Re: “The Effect of an Expiratory Resistance Mask With Dead Space on Sleep,Acute Mountain Sickness,Cognition,and Ventilatory Acclimatization in Normobaric Hypoxia,” by Patrician et al. and “Global REACH 2018: The Effect of an Expiratory Resistance Mask with Dead Space on Sleep and Acute Mountain Sickness During Acute Exposure to Hypobaric Hypoxia” by Carr et al.

We read the two successive articles from the same extremely qualified research group, on the effects of expiratory resistance masks on hypoxia acclimatization indices (Patrician et al., 2019; Carr et al., 2020) recently published in High Altitude Medicine and Biology with great interest. By using the same methodology [i.e., an expiratory resistance mask with a small amount of dead space (ER/DS)], the authors showed that the benefits of ER/DS [i.e., reduction in apnea-hypopnea index (AHI), oxygen desaturation index (ODI), and headache severity] observed in normobaric hypoxia (NH) (Patrician et al., 2019) were not present when the experiments were replicated in hypobaric hypoxia (HH) (Carr et al., 2020). The authors should be commended for not translating directly the outcomes obtained in NH to HH and, particularly, for highlighting the need for terrestrial field testing under HH conditions.

A significant consideration regarding the contrasting results between the two studies, particularly regarding the ventilatory adaptation, which has been slightly neglected by the authors, might indeed pertain to the independent effects of barometric pressure (i.e., hypobaria).
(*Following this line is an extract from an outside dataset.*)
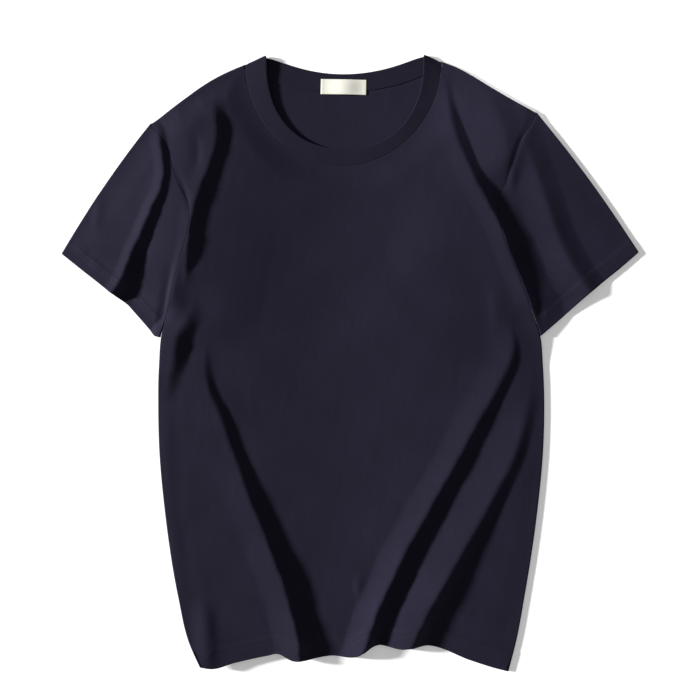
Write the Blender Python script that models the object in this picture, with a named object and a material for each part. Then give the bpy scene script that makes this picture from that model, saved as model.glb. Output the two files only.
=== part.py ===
"""Crew neck t-shirt laid flat, front facing up and neck toward +Y.

Every piece of cloth is a closed wall on one shared middle surface, which runs between the
front layer and the back layer. That surface is level where the shirt lies flat and rises along
the large folds, so both layers follow each fold together. The front layer is the middle surface
moved up along its normal, and the back layer is the same surface moved down.
Sizes are in millimetres until a mesh is made. The origin is the bottom centre of the shirt's box.
"""
from collections import namedtuple

import bpy
import numpy as np

MM = 0.001

# Driving dimensions, in millimetres.
WALL = 1.2                      # one layer of cloth
LAYER_GAP = 0.3                 # between the front layer and the back layer
SEAM_GAP = 0.3                  # between two pieces that are sewn together
NECK_HALF_WIDTH = 105.7         # neck seam, centre to shoulder
NECK_CENTRE = (-7.5, 324.1)     # middle of the line between the two ends of the neck seam
NECK_TILT = 0.0152              # rise of the neckline towards the right shoulder, per mm
RIM_HALF_WIDTH = 86.3           # free edge of the neck rib
RIM_CENTRE = (-5.4, 332.6)
RIM_TILT = 0.0064
SHOULDER_LEFT = (-214.6, 258.3)
SHOULDER_RIGHT = (201.1, 270.2)
LABEL_CENTRE = (-6.8, 298.3)
LABEL_SIZE = (49.0, 16.2)
LABEL_THICKNESS = 1.0
RIM_PULL_REACH = 4.0            # columns over which the rib's edge draws in beside its folds
TOP_EDGE_BOW = 3.0              # how far a sleeve's upper edge bows out between its ends
UNDERARM_ROW = 12               # row of the side edge where the sleeve's lower edge starts

# Counts of cells in the grids.
ROWS = 32
LEFT_CELLS = 10
NECK_CELLS = 26
RIGHT_INNER_CELLS = 5
RIGHT_OUTER_CELLS = 7
YOKE_ROWS = 3
SLEEVE_ROWS = 10
SHOULDER_SPLIT = 3              # parts that each of the top armhole cells is cut into
SPLIT_CELLS = 3
RIB_CELLS = 3
TURN_STEPS = 4                  # steps round a folded edge
SLEEVE_ROW_CROWDING = 1.3       # above 1, a sleeve's rows lie closer together near the armhole
SEARCH_STEPS = 400              # fineness of the search for the point where two lines meet
SETTLE_STEPS = 20               # rounds in which a column's lower end settles on the hem

# How a neck line hangs between its ends: its depth, and the powers of the cosine and the sine of
# the angle that place its points across and down. Two ones make an ellipse, 1 and 2 a parabola.
Hang = namedtuple("Hang", "depth across down")
FRONT_SEAM = Hang(111.0, 1.0, 1.0)
BACK_SEAM = Hang(31.3, 1.0, 1.35)
FRONT_RIM = Hang(101.4, 0.87, 0.87)
BACK_RIM = Hang(21.2, 1.0, 2.0)

# How far a shoulder seam bows out of the straight, and how far its peak lies towards the neck: 1
# puts it half way, and more moves it nearer.
Bow = namedtuple("Bow", "height skew")
LEFT_BOW = Bow(5.2, 1.4)
RIGHT_BOW = Bow(2.7, 2.6)

# The two side edges of the body, from above the shoulders down to the hem: how far each lies
# from the centre line and how high it stands.
Side = namedtuple("Side", "level left left_lift right right_lift")
SIDES = (
    Side(270, -214.6, 0, 201.1, 0),
    Side(258, -214.3, 0, 196.0, 0),
    Side(237, -198.0, 0, 181.5, 0),
    Side(218, -191.6, 0, 174.5, 0),
    Side(197, -185.4, 0, 168.5, 0),
    Side(170, -172.5, 0, 158.5, 1),
    Side(140, -174.5, 0, 164.0, 3),
    Side(105, -184.5, 0, 177.3, 4),
    Side(65, -193.5, 0, 192.5, 4),
    Side(28, -203.0, 0, 204.6, 2),
    Side(0, -205.2, 2, 208.1, 0),
    Side(-80, -205.9, 4.5, 209.1, 0),
    Side(-165, -198.4, 5.5, 201.5, 0),
    Side(-250, -184.9, 5.5, 188.6, 0),
    Side(-300, -173.1, 5, 179.3, 0),
    Side(-332, -158.8, 4.5, 171.0, 0),
)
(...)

Principally, as the hypobaria-related reduction in air density might importantly modulate the alveolar dead space. Although the authors indicated that the ER/DS mask might have to be individually adapted to the ventilatory patterns, these might not only differ between participants but might, as has been shown before, also differ between NH and HH (Millet and Debevec, 2020) with a higher breathing frequency resulting in greater desaturation in the later. Importantly, HH is also known to provoke higher periodic breathing incidence with subsequently higher AHI and ODI (Heinzer et al., 2016).

One may, therefore, speculate that the specific characteristics of the ER/DS masks would need to be specifically tailored for each individual in each respective condition (i.e., HH might require a higher DS to compensate the larger hypocapnia induced by the higher hyperventilation and a lower ER to minimize the inspiratory strength and fatigue).

As mentioned, the reported comparative results (Patrician et al., 2019; Carr et al., 2020) lend further support to the growing body of data indicating that responses observed in NH may not be present, or might differ, under HH conditions. Similarly, Fulco et al. (2013) recently provided convincing evidence that preacclimatization in NH only resulted in effective ventilatory acclimatization when measured in NH and not when assessed in HH. Collectively these results highlight a specificity of the HH condition and, therefore, imply a direct and independent effect of barometric pressure (Millet and Debevec, 2020). However, further investigation employing different acclimatization enhancing strategies (e.g., expiratory resistance masks) are clearly needed with protocols also employing hypobaric normoxic condition (combining hypobaric chamber and hyperoxic gas) that can help to disentangle the hypobaric and the hypoxic effects in controlled environmental conditions. The question of the respective effects of hypobaria versus hypoxia on various physiological responses (performance; altitude illnesses; cardiorespiratory, cerebrovascular, and cognitive functions; oxidative stress and sleep quality) as well as human health and well-being is obviously of prime importance in high altitude/mountain medicine, space physiology, as well as in clinical settings.